While the U.S. is plotting regime changes, don't forget our noble European friends. Their ruling class owes more to inheritance than Steve Forbes. And while it's good to be the king, there's still some prestige at the lower levels. Here are five non-kingly hereditary titles:
Viscount. In Spain, the Viscounts are barely royalty, ranking only above the lowly Barons. In America, Viscount is mispronounced more often that "nuclear."

Earl. In England, an Earl is the type of inventive gentleman who wraps meat betwixt bread to in order to remain at the gaming tables. In America, a man named Earl eats a Twix outside his RV at the Wal-Mart parking lot.

Marquis. In France, a Marquis may write treatises on the relationship between pain and sexual pleasure. In America, the back seat of a Grand Marquis serves the same purpose.

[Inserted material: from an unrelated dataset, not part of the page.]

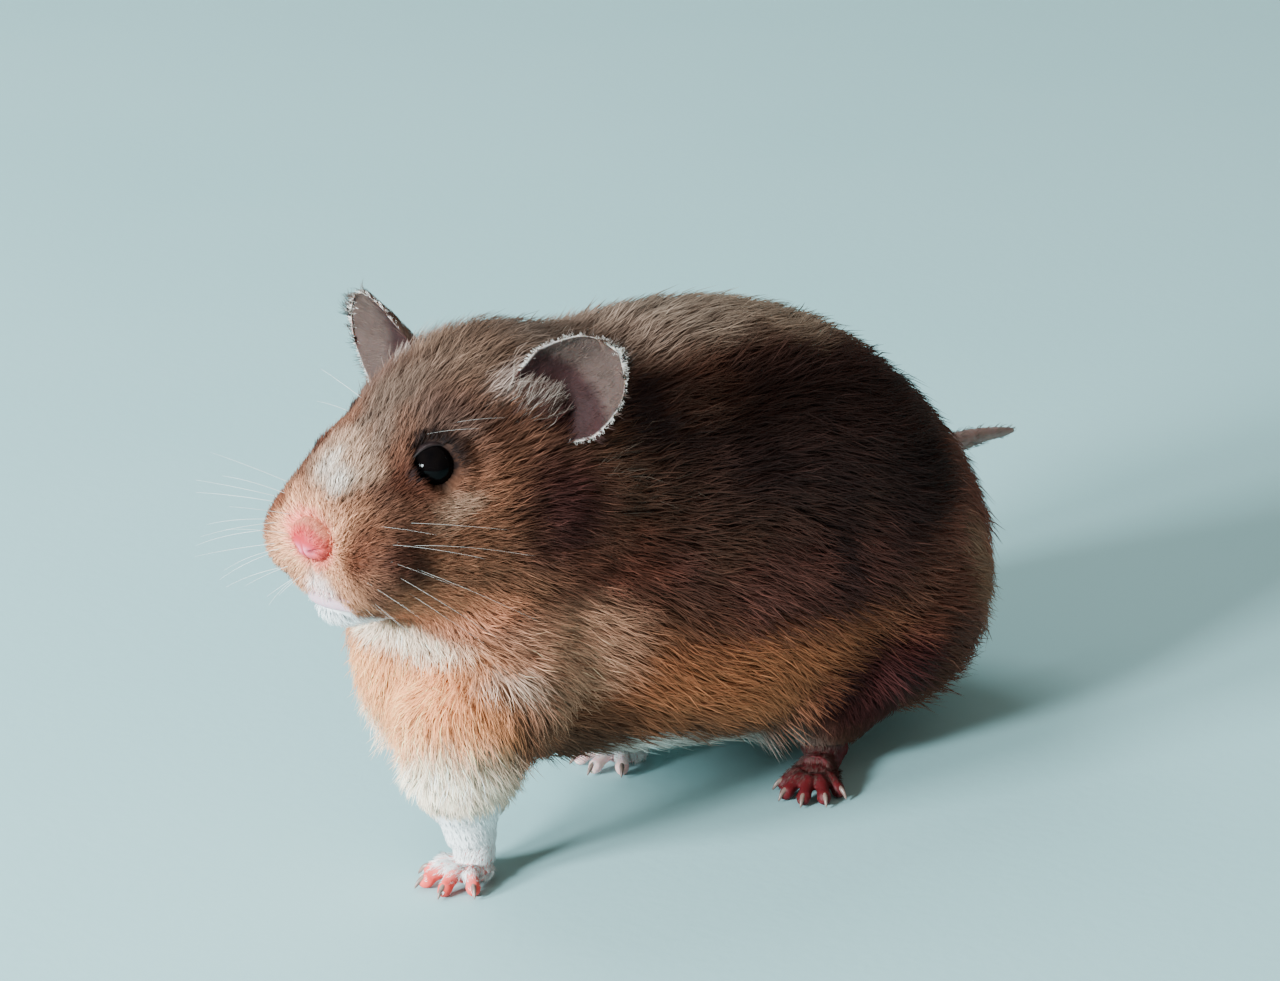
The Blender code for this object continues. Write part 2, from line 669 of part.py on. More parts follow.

Duke. In England, a Duke defeated Napoleon, ridding the continent of a short, foul-mouthed tyrannical despot. In America, a short foul-mouthed tyrannical despot coaches the Duke basketball team.

Prince. In Soviet Union, Prince is someone Yakov Smirnoff cannot mock because of the repressive political structure. In America, Prince is someone Yakov Smirnoff cannot mock because no one will give Yakov a microphone.